What to do:
Which lines contain the word "materials"? Return each of them as written.

=======

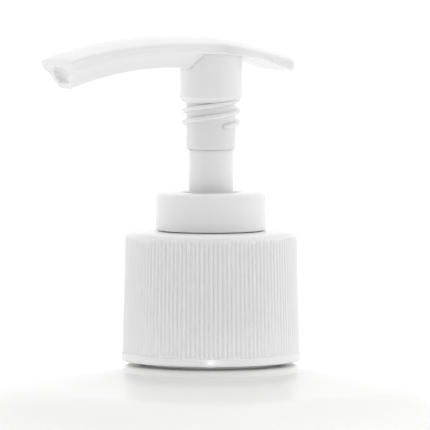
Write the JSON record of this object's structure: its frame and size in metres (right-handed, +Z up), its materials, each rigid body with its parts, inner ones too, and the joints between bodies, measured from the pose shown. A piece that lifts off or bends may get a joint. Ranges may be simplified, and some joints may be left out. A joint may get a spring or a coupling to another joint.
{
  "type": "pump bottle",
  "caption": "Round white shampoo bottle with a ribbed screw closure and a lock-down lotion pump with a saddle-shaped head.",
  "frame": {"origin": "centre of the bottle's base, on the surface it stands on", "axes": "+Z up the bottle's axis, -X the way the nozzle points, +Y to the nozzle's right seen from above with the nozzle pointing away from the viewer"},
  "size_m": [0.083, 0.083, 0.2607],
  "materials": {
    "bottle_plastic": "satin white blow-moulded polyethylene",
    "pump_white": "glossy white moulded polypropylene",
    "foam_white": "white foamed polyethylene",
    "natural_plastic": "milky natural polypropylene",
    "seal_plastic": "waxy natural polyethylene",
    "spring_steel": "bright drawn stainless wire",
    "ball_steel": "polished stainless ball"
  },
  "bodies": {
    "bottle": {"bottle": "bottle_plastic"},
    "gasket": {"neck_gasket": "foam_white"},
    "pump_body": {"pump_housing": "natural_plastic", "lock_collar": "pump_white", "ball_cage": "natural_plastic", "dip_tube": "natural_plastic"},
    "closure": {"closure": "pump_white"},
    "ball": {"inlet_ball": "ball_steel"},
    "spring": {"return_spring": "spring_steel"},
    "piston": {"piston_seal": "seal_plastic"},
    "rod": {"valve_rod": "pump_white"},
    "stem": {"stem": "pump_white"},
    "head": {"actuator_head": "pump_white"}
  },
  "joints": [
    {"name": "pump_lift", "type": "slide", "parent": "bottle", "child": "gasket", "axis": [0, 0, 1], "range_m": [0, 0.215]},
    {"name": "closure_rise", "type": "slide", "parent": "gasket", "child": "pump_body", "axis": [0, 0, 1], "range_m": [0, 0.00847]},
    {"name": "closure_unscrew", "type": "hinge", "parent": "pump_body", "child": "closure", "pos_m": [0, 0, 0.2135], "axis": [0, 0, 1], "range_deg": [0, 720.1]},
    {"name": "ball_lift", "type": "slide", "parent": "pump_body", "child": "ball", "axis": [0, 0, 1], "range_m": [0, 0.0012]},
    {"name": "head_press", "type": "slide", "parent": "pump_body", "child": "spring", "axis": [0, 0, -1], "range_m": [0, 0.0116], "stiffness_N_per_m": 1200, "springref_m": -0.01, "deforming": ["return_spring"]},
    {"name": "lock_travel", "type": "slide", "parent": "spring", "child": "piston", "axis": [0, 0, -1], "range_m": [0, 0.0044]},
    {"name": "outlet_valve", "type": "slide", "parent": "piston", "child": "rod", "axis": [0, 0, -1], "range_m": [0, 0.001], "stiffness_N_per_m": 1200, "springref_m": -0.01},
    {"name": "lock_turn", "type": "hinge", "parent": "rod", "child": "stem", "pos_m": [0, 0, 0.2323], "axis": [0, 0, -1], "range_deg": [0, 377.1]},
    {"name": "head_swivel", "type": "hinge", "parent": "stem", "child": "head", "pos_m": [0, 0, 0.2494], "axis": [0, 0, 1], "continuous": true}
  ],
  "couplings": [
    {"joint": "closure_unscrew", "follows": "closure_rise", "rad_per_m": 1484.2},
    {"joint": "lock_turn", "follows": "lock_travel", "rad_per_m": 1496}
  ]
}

=======

Result of the exercise:
Write the JSON record of this object's structure: its frame and size in metres (right-handed, +Z up), its materials, each rigid body with its parts, inner ones too, and the joints between bodies, measured from the pose shown. A piece that lifts off or bends may get a joint. Ranges may be simplified, and some joints may be left out. A joint may get a spring or a coupling to another joint.
  "materials": {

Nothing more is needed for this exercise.